**Stated problem**
Copy the full set of lines exactly as given.
— START —
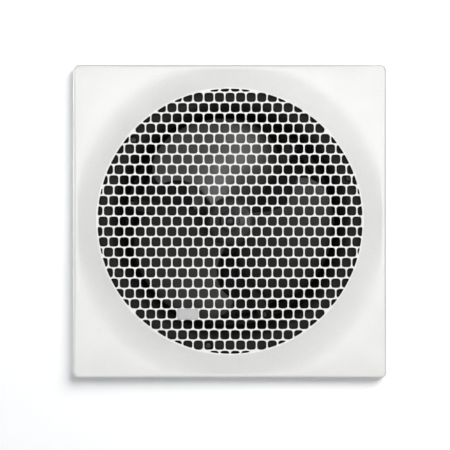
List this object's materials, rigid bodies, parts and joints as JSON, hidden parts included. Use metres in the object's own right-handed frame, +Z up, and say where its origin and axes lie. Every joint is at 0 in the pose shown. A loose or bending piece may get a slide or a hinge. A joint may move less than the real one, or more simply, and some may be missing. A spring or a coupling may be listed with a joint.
{
  "type": "bathroom extractor fan",
  "caption": "Ducted bathroom extractor fan with a square fascia, a round honeycomb grille, a three-bladed impeller, an induction motor and a sprung backdraft damper.",
  "frame": {"origin": "centre of the bounding box, on the fan's axis; the wall plane is at y = -0.0686 m", "axes": "+Z up, -Y towards the room, +Y along the air flow into the duct, +X to the right seen from the room"},
  "size_m": [0.29, 0.1728, 0.29],
  "materials": {
    "white_gloss": "white moulded plastic, fine satin gloss",
    "badge_grey": "pale grey moulded plastic, satin",
    "charcoal_plastic": "dark grey moulded plastic, semi-matt",
    "fan_plastic": "dark grey moulded plastic, satin",
    "foam": "closed-cell foam strip",
    "rubber": "black moulded rubber",
    "lamination_steel": "stacked electrical steel under dark varnish",
    "cast_zinc": "die-cast zinc, satin",
    "bright_steel": "zinc-plated steel, bright",
    "black_steel": "black zinc-plated steel",
    "copper": "enamelled copper winding wire",
    "bronze": "oil-filled sintered bronze",
    "brass": "turned brass",
    "natural_nylon": "natural nylon",
    "cable_grey": "flexible grey cable sheath",
    "damper_paint": "thin aluminium sheet, painted matt black"
  },
  "bodies": {
    "body": {"housing": "charcoal_plastic", "wall_gasket": "foam", "motor_carrier": "charcoal_plastic", "stator_core": "lamination_steel", "stator_yoke": "lamination_steel", "coil_bobbin": "charcoal_plastic", "motor_coil": "copper", "shading_ring_left": "copper", "shading_ring_right": "copper", "bearing_bracket_front": "cast_zinc", "bearing_bracket_rear": "cast_zinc", "bearing_front": "bronze", "bearing_rear": "bronze", "motor_screw_upper": "bright_steel", "motor_screw_lower": "bright_steel", "terminal_box": "charcoal_plastic", "terminal_cover": "charcoal_plastic", "terminal_cover_screw": "bright_steel", "terminal_block": "natural_nylon", "cord_grip": "charcoal_plastic", "cord_grip_screw_left": "bright_steel", "cord_grip_screw_right": "bright_steel", "lead_grommet": "rubber", "motor_lead": "cable_grey", "outlet_spigot": "charcoal_plastic", "damper_pin": "bright_steel", "damper_spring_upper": "bright_steel", "damper_spring_lower": "bright_steel", "carrier_grommet_1": "rubber", "carrier_screw_1": "black_steel", "spigot_screw_1": "bright_steel", "carrier_grommet_2": "rubber", "carrier_screw_2": "black_steel", "spigot_screw_2": "bright_steel", "carrier_grommet_3": "rubber", "carrier_screw_3": "black_steel", "spigot_screw_3": "bright_steel"},
    "fascia_cover": {"fascia": "white_gloss", "grille": "white_gloss", "badge_plate": "badge_grey"},
    "fan_rotor": {"impeller": "fan_plastic", "impeller_nut": "black_steel", "impeller_washer": "black_steel", "motor_shaft": "bright_steel", "rotor_core": "lamination_steel"},
    "damper_left": {"damper_flap_left": "damper_paint"},
    "damper_right": {"damper_flap_right": "damper_paint"},
    "clamp_screw_1_turning": {"clamp_screw_1": "black_steel"},
    "clamp_nut_1_travelling": {"clamp_nut_1": "brass"},
    "clamp_jaw_1_swinging": {"clamp_jaw_1": "charcoal_plastic"},
    "clamp_screw_2_turning": {"clamp_screw_2": "black_steel"},
    "clamp_nut_2_travelling": {"clamp_nut_2": "brass"},
    "clamp_jaw_2_swinging": {"clamp_jaw_2": "charcoal_plastic"},
    "clamp_screw_3_turning": {"clamp_screw_3": "black_steel"},
    "clamp_nut_3_travelling": {"clamp_nut_3": "brass"},
    "clamp_jaw_3_swinging": {"clamp_jaw_3": "charcoal_plastic"}
  },
  "joints": [
    {"name": "fascia_pull", "type": "slide", "parent": "body", "child": "fascia_cover", "axis": [0, -1, 0], "range_m": [0, 0.03]},
    {"name": "rotor_spin", "type": "hinge", "parent": "body", "child": "fan_rotor", "pos_m": [0, 0.0134, 0], "axis": [0, 1, 0], "continuous": true},
    {"name": "damper_left_swing", "type": "hinge", "parent": "body", "child": "damper_left", "pos_m": [0, 0.0524, 0], "axis": [0, 0, -1], "range_deg": [0, 80], "stiffness_Nm_per_rad": 0.01, "springref_deg": -20.05, "deforming": ["damper_spring_upper", "damper_spring_lower"]},
    {"name": "damper_right_swing", "type": "hinge", "parent": "body", "child": "damper_right", "pos_m": [0, 0.0524, 0], "axis": [0, 0, 1], "range_deg": [0, 80], "stiffness_Nm_per_rad": 0.01, "springref_deg": -20.05, "deforming": ["damper_spring_upper", "damper_spring_lower"]},
    {"name": "clamp_1_turn", "type": "hinge", "parent": "body", "child": "clamp_screw_1_turning", "pos_m": [0.11041, -0.0136, 0.04019], "axis": [0, 1, 0], "range_deg": [0, 7565]},
    {"name": "clamp_1_travel", "type": "slide", "parent": "body", "child": "clamp_nut_1_travelling", "axis": [0, -1, 0], "range_m": [0, 0.042]},
    {"name": "clamp_1_swing", "type": "hinge", "parent": "clamp_nut_1_travelling", "child": "clamp_jaw_1_swinging", "pos_m": [0.11041, -0.0136, 0.04019], "axis": [0, 1, 0], "range_deg": [0, 90]},
    {"name": "clamp_2_turn", "type": "hinge", "parent": "body", "child": "clamp_screw_2_turning", "pos_m": [-0.09001, -0.0136, 0.07553], "axis": [0, 1, 0], "range_deg": [0, 7565]},
    {"name": "clamp_2_travel", "type": "slide", "parent": "body", "child": "clamp_nut_2_travelling", "axis": [0, -1, 0], "range_m": [0, 0.042]},
    {"name": "clamp_2_swing", "type": "hinge", "parent": "clamp_nut_2_travelling", "child": "clamp_jaw_2_swinging", "pos_m": [-0.09001, -0.0136, 0.07553], "axis": [0, 1, 0], "range_deg": [0, 90]},
    {"name": "clamp_3_turn", "type": "hinge", "parent": "body", "child": "clamp_screw_3_turning", "pos_m": [-0.0204, -0.0136, -0.11571], "axis": [0, 1, 0], "range_deg": [0, 7565]},
    {"name": "clamp_3_travel", "type": "slide", "parent": "body", "child": "clamp_nut_3_travelling", "axis": [0, -1, 0], "range_m": [0, 0.042]},
    {"name": "clamp_3_swing", "type": "hinge", "parent": "clamp_nut_3_travelling", "child": "clamp_jaw_3_swinging", "pos_m": [-0.0204, -0.0136, -0.11571], "axis": [0, 1, 0], "range_deg": [0, 90]}
  ],
  "couplings": [
    {"joint": "clamp_1_turn", "follows": "clamp_1_travel", "rad_per_m": 3141.6},
    {"joint": "clamp_2_turn", "follows": "clamp_2_travel", "rad_per_m": 3141.6},
    {"joint": "clamp_3_turn", "follows": "clamp_3_travel", "rad_per_m": 3141.6}
  ]
}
— END —
**The reply**
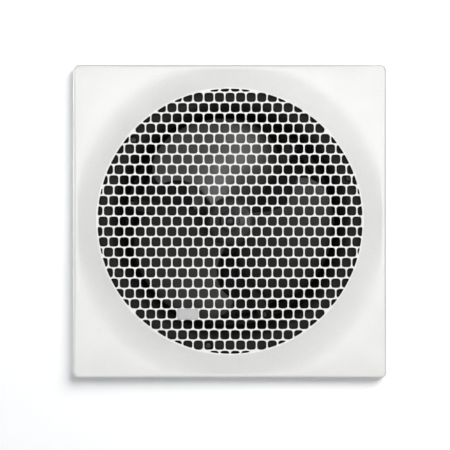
List this object's materials, rigid bodies, parts and joints as JSON, hidden parts included. Use metres in the object's own right-handed frame, +Z up, and say where its origin and axes lie. Every joint is at 0 in the pose shown. A loose or bending piece may get a slide or a hinge. A joint may move less than the real one, or more simply, and some may be missing. A spring or a coupling may be listed with a joint.
{
  "type": "bathroom extractor fan",
  "caption": "Ducted bathroom extractor fan with a square fascia, a round honeycomb grille, a three-bladed impeller, an induction motor and a sprung backdraft damper.",
  "frame": {"origin": "centre of the bounding box, on the fan's axis; the wall plane is at y = -0.0686 m", "axes": "+Z up, -Y towards the room, +Y along the air flow into the duct, +X to the right seen from the room"},
  "size_m": [0.29, 0.1728, 0.29],
  "materials": {
    "white_gloss": "white moulded plastic, fine satin gloss",
    "badge_grey": "pale grey moulded plastic, satin",
    "charcoal_plastic": "dark grey moulded plastic, semi-matt",
    "fan_plastic": "dark grey moulded plastic, satin",
    "foam": "closed-cell foam strip",
    "rubber": "black moulded rubber",
    "lamination_steel": "stacked electrical steel under dark varnish",
    "cast_zinc": "die-cast zinc, satin",
    "bright_steel": "zinc-plated steel, bright",
    "black_steel": "black zinc-plated steel",
    "copper": "enamelled copper winding wire",
    "bronze": "oil-filled sintered bronze",
    "brass": "turned brass",
    "natural_nylon": "natural nylon",
    "cable_grey": "flexible grey cable sheath",
    "damper_paint": "thin aluminium sheet, painted matt black"
  },
  "bodies": {
    "body": {"housing": "charcoal_plastic", "wall_gasket": "foam", "motor_carrier": "charcoal_plastic", "stator_core": "lamination_steel", "stator_yoke": "lamination_steel", "coil_bobbin": "charcoal_plastic", "motor_coil": "copper", "shading_ring_left": "copper", "shading_ring_right": "copper", "bearing_bracket_front": "cast_zinc", "bearing_bracket_rear": "cast_zinc", "bearing_front": "bronze", "bearing_rear": "bronze", "motor_screw_upper": "bright_steel", "motor_screw_lower": "bright_steel", "terminal_box": "charcoal_plastic", "terminal_cover": "charcoal_plastic", "terminal_cover_screw": "bright_steel", "terminal_block": "natural_nylon", "cord_grip": "charcoal_plastic", "cord_grip_screw_left": "bright_steel", "cord_grip_screw_right": "bright_steel", "lead_grommet": "rubber", "motor_lead": "cable_grey", "outlet_spigot": "charcoal_plastic", "damper_pin": "bright_steel", "damper_spring_upper": "bright_steel", "damper_spring_lower": "bright_steel", "carrier_grommet_1": "rubber", "carrier_screw_1": "black_steel", "spigot_screw_1": "bright_steel", "carrier_grommet_2": "rubber", "carrier_screw_2": "black_steel", "spigot_screw_2": "bright_steel", "carrier_grommet_3": "rubber", "carrier_screw_3": "black_steel", "spigot_screw_3": "bright_steel"},
    "fascia_cover": {"fascia": "white_gloss", "grille": "white_gloss", "badge_plate": "badge_grey"},
    "fan_rotor": {"impeller": "fan_plastic", "impeller_nut": "black_steel", "impeller_washer": "black_steel", "motor_shaft": "bright_steel", "rotor_core": "lamination_steel"},
    "damper_left": {"damper_flap_left": "damper_paint"},
    "damper_right": {"damper_flap_right": "damper_paint"},
    "clamp_screw_1_turning": {"clamp_screw_1": "black_steel"},
    "clamp_nut_1_travelling": {"clamp_nut_1": "brass"},
    "clamp_jaw_1_swinging": {"clamp_jaw_1": "charcoal_plastic"},
    "clamp_screw_2_turning": {"clamp_screw_2": "black_steel"},
    "clamp_nut_2_travelling": {"clamp_nut_2": "brass"},
    "clamp_jaw_2_swinging": {"clamp_jaw_2": "charcoal_plastic"},
    "clamp_screw_3_turning": {"clamp_screw_3": "black_steel"},
    "clamp_nut_3_travelling": {"clamp_nut_3": "brass"},
    "clamp_jaw_3_swinging": {"clamp_jaw_3": "charcoal_plastic"}
  },
  "joints": [
    {"name": "fascia_pull", "type": "slide", "parent": "body", "child": "fascia_cover", "axis": [0, -1, 0], "range_m": [0, 0.03]},
    {"name": "rotor_spin", "type": "hinge", "parent": "body", "child": "fan_rotor", "pos_m": [0, 0.0134, 0], "axis": [0, 1, 0], "continuous": true},
    {"name": "damper_left_swing", "type": "hinge", "parent": "body", "child": "damper_left", "pos_m": [0, 0.0524, 0], "axis": [0, 0, -1], "range_deg": [0, 80], "stiffness_Nm_per_rad": 0.01, "springref_deg": -20.05, "deforming": ["damper_spring_upper", "damper_spring_lower"]},
    {"name": "damper_right_swing", "type": "hinge", "parent": "body", "child": "damper_right", "pos_m": [0, 0.0524, 0], "axis": [0, 0, 1], "range_deg": [0, 80], "stiffness_Nm_per_rad": 0.01, "springref_deg": -20.05, "deforming": ["damper_spring_upper", "damper_spring_lower"]},
    {"name": "clamp_1_turn", "type": "hinge", "parent": "body", "child": "clamp_screw_1_turning", "pos_m": [0.11041, -0.0136, 0.04019], "axis": [0, 1, 0], "range_deg": [0, 7565]},
    {"name": "clamp_1_travel", "type": "slide", "parent": "body", "child": "clamp_nut_1_travelling", "axis": [0, -1, 0], "range_m": [0, 0.042]},
    {"name": "clamp_1_swing", "type": "hinge", "parent": "clamp_nut_1_travelling", "child": "clamp_jaw_1_swinging", "pos_m": [0.11041, -0.0136, 0.04019], "axis": [0, 1, 0], "range_deg": [0, 90]},
    {"name": "clamp_2_turn", "type": "hinge", "parent": "body", "child": "clamp_screw_2_turning", "pos_m": [-0.09001, -0.0136, 0.07553], "axis": [0, 1, 0], "range_deg": [0, 7565]},
    {"name": "clamp_2_travel", "type": "slide", "parent": "body", "child": "clamp_nut_2_travelling", "axis": [0, -1, 0], "range_m": [0, 0.042]},
    {"name": "clamp_2_swing", "type": "hinge", "parent": "clamp_nut_2_travelling", "child": "clamp_jaw_2_swinging", "pos_m": [-0.09001, -0.0136, 0.07553], "axis": [0, 1, 0], "range_deg": [0, 90]},
    {"name": "clamp_3_turn", "type": "hinge", "parent": "body", "child": "clamp_screw_3_turning", "pos_m": [-0.0204, -0.0136, -0.11571], "axis": [0, 1, 0], "range_deg": [0, 7565]},
    {"name": "clamp_3_travel", "type": "slide", "parent": "body", "child": "clamp_nut_3_travelling", "axis": [0, -1, 0], "range_m": [0, 0.042]},
    {"name": "clamp_3_swing", "type": "hinge", "parent": "clamp_nut_3_travelling", "child": "clamp_jaw_3_swinging", "pos_m": [-0.0204, -0.0136, -0.11571], "axis": [0, 1, 0], "range_deg": [0, 90]}
  ],
  "couplings": [
    {"joint": "clamp_1_turn", "follows": "clamp_1_travel", "rad_per_m": 3141.6},
    {"joint": "clamp_2_turn", "follows": "clamp_2_travel", "rad_per_m": 3141.6},
    {"joint": "clamp_3_turn", "follows": "clamp_3_travel", "rad_per_m": 3141.6}
  ]
}